State officials eventually agreed to cancel thousands of questionable licenses but sought delays even after federal deadlines had already been established. The dispute escalated publicly after Duffy accused Newsom’s administration of misleading the public about compliance efforts.
“Gavin Newsom is lying,” Duffy posted bluntly on social media during the standoff.
The Biden administration later withheld roughly $160 million in highway funding tied to the licensing controversy, but California officials continued portraying the federal crackdown as political theater.
Now the latest deadly crash has reopened old wounds and raised even more disturbing questions.
Federal officials say Manvir Singh is now the fourth illegal immigrant truck driver with the surname Singh tied to fatal crashes involving commercial vehicles since last year.
One of those cases involved Jashanpreet Singh, who allegedly slammed a semi-truck into stopped traffic near Ontario, California, killing three people while reportedly under the influence of drugs.
Another case involved Kamalpreet Singh, who allegedly crushed a young man between two trucks in Washington state.
Yet another involved Harjinder Singh, who reportedly failed portions of his CDL testing multiple times, struggled to demonstrate English proficiency during law enforcement encounters, but still managed to obtain commercial licenses connected to both California and Washington before a fatal Florida crash killed three people.
DHS officials say the repeated incidents reveal what they describe as “a growing trend involving illegal immigrant commercial drivers from India.”
The mounting death toll has also drawn outrage from Republican lawmakers.
“So many innocent lives have been lost because of illegals on our roads. It makes me sick reading about these preventable tragedies,” Senator Jim Banks said after the latest revelations surfaced.
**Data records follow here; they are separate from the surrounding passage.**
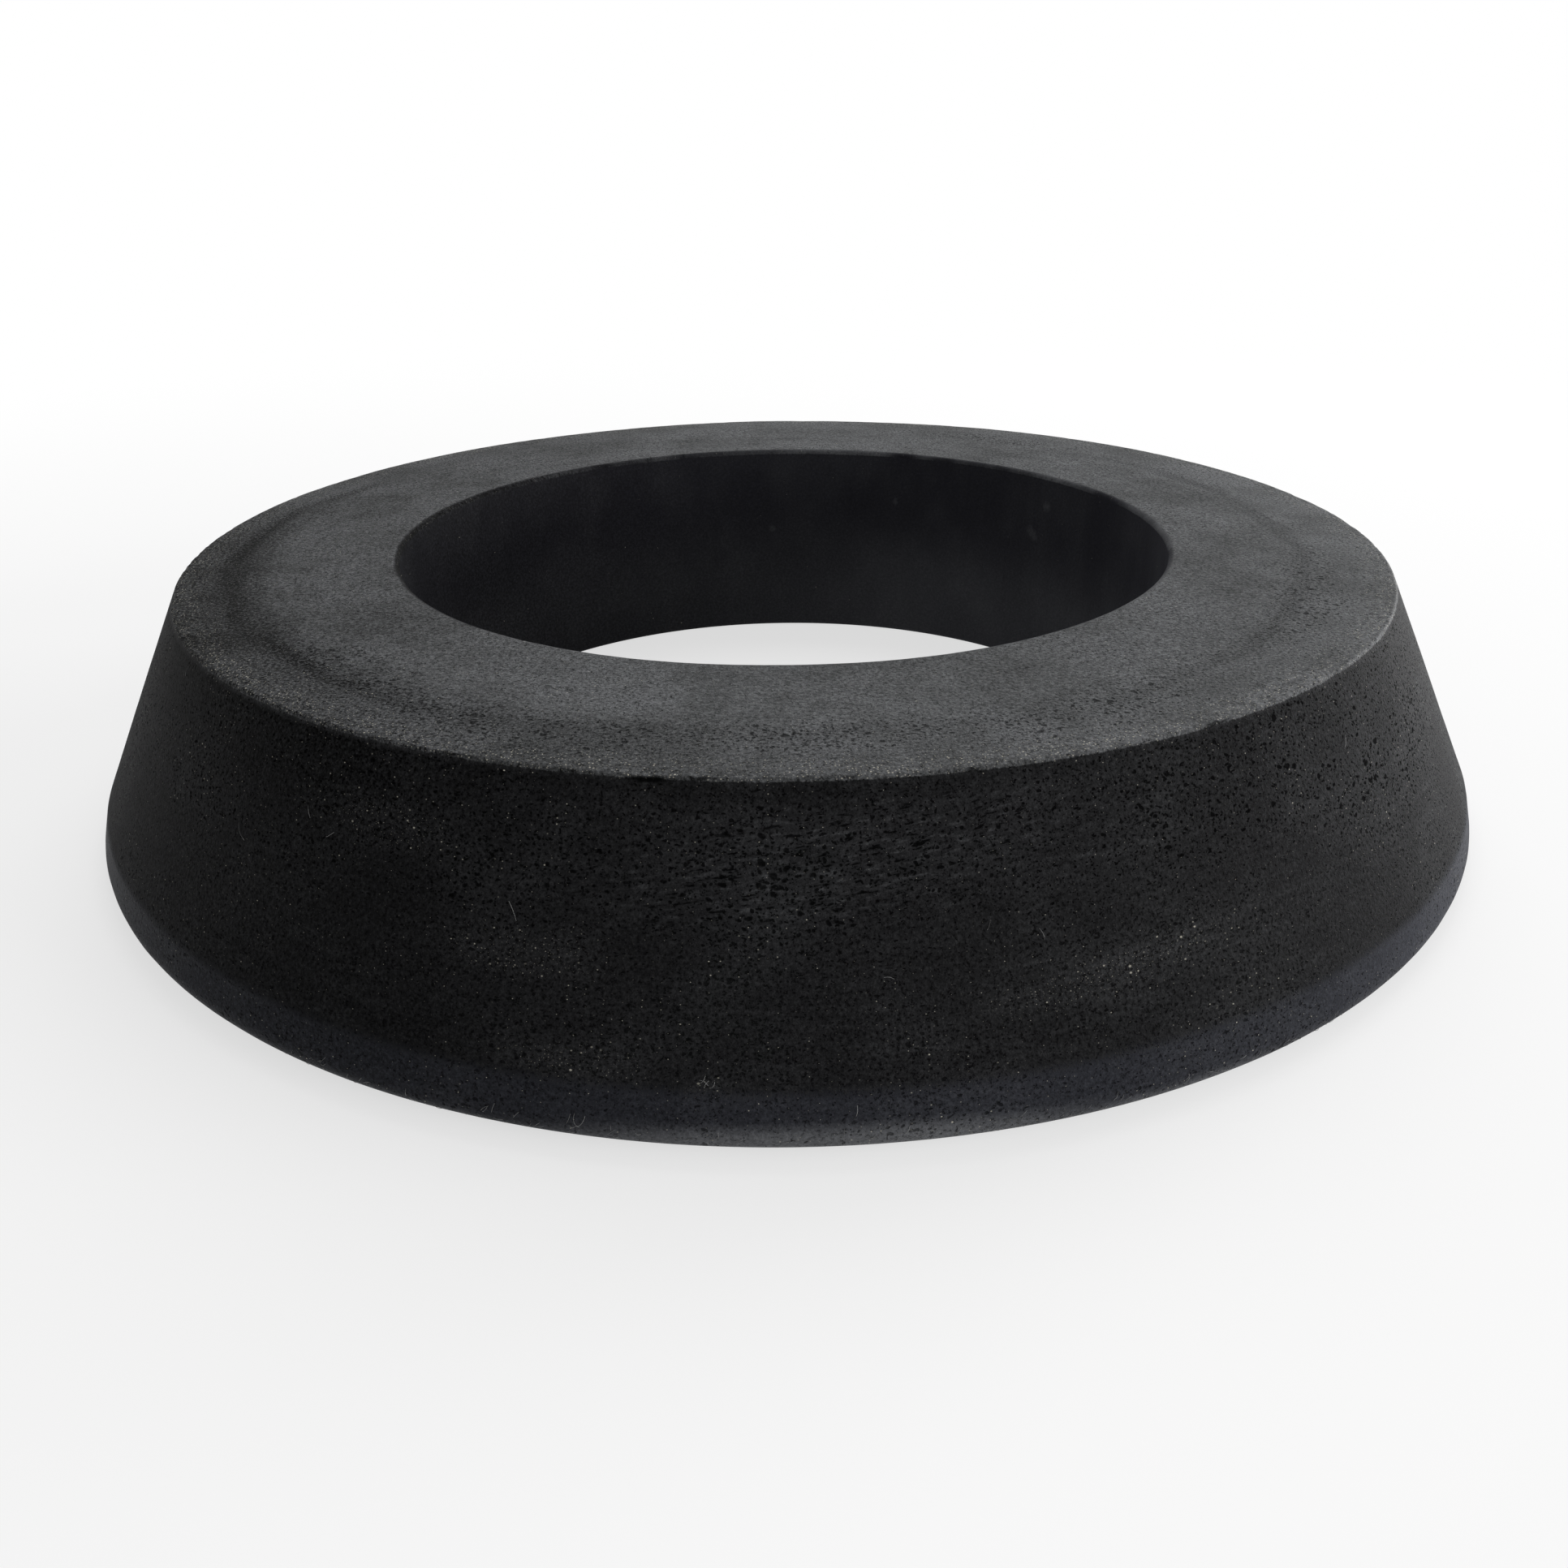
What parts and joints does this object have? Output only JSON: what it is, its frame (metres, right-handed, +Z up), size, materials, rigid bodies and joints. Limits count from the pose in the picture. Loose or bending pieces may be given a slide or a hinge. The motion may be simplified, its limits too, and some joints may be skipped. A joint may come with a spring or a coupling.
{
  "type": "flush valve gasket",
  "caption": "Tapered black rubber gasket ring for a toilet flush valve, with a straight bore, flat faces and a short steep band under the cone.",
  "frame": {"origin": "centre of the underside of the wide end, on the bore's axis", "axes": "+Z up the bore's axis, from the wide end to the narrow end; the ring is round, so +X and +Y are free"},
  "size_m": [0.0962, 0.0962, 0.0165],
  "materials": {
    "black_rubber": "matte, moulded, with fine pits and a dusty bloom"
  },
  "bodies": {
    "root": {"gasket_ring": "black_rubber"}
  },
  "joints": []
}
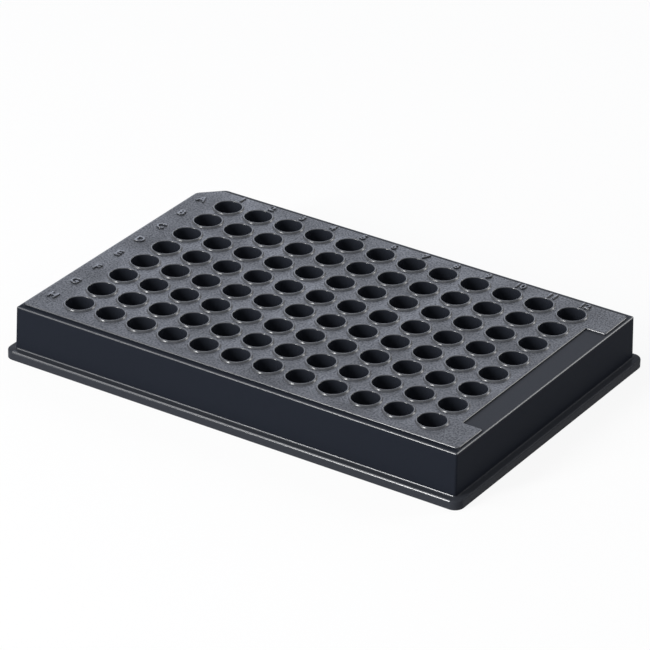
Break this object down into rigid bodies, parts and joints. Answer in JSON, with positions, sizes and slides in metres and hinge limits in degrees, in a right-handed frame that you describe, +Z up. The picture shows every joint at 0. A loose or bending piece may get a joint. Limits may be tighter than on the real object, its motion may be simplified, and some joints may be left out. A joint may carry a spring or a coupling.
{
  "type": "microplate",
  "caption": "Flat rectangular microplate moulded in one piece, with a grid of round flat-bottomed wells with raised rims, a skirt with a footprint flange and one cut corner.",
  "frame": {"origin": "middle of the footprint, on the surface that the plate stands on", "axes": "+X along the rows from column 1 to column 12, +Y from row H to row A, +Z up out of the wells"},
  "size_m": [0.1278, 0.0854, 0.0143],
  "materials": {
    "polystyrene": "glossy moulded walls and wells, satin grained deck"
  },
  "bodies": {
    "root": {"microplate": "polystyrene"}
  },
  "joints": []
}
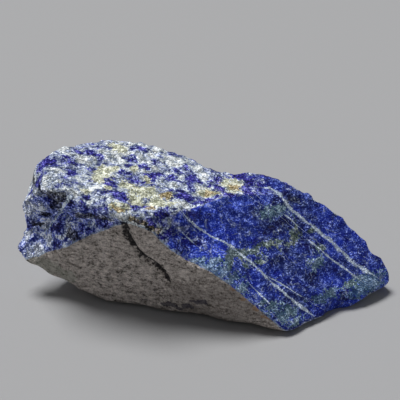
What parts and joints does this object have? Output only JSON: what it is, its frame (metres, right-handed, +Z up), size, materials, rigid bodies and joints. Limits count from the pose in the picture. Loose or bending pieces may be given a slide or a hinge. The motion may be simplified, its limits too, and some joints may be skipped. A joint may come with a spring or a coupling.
{
  "type": "rough lapis lazuli stone",
  "caption": "Long wedge of rough lapis lazuli, blue with pale mottling and fine white veins, with a strip of grey rind under its front edge. It rests on a flat underside.",
  "frame": {"origin": "under the middle of the stone's outline, on the plane it rests on", "axes": "+X along the stone's length towards its thin tip, +Z up, -Y towards the side with the grey rind"},
  "size_m": [0.1201, 0.051, 0.046],
  "materials": {
    "lapis": "rough broken stone, ultramarine with pale calcite mottling, fine white veins and a grey-brown rind"
  },
  "bodies": {
    "root": {"lapis_stone": "lapis"}
  },
  "joints": []
}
Banks has since pushed legislation known as the Dalilah Law, named after five-year-old Dalilah Coleman, a child permanently disabled after another crash involving an illegal immigrant truck driver operating with a California-issued CDL.
Critics argue the issue is no longer simply about immigration policy. They say it has become a public safety crisis involving massive commercial vehicles capable of catastrophic destruction.
Supporters of stricter enforcement say California ignored repeated warnings, dismissed federal concerns, and continued prioritizing ideological politics over basic highway safety.
Now, after another deadly collision and two more lives lost, the state once again finds itself under national scrutiny for policies critics say never should have existed in the first place.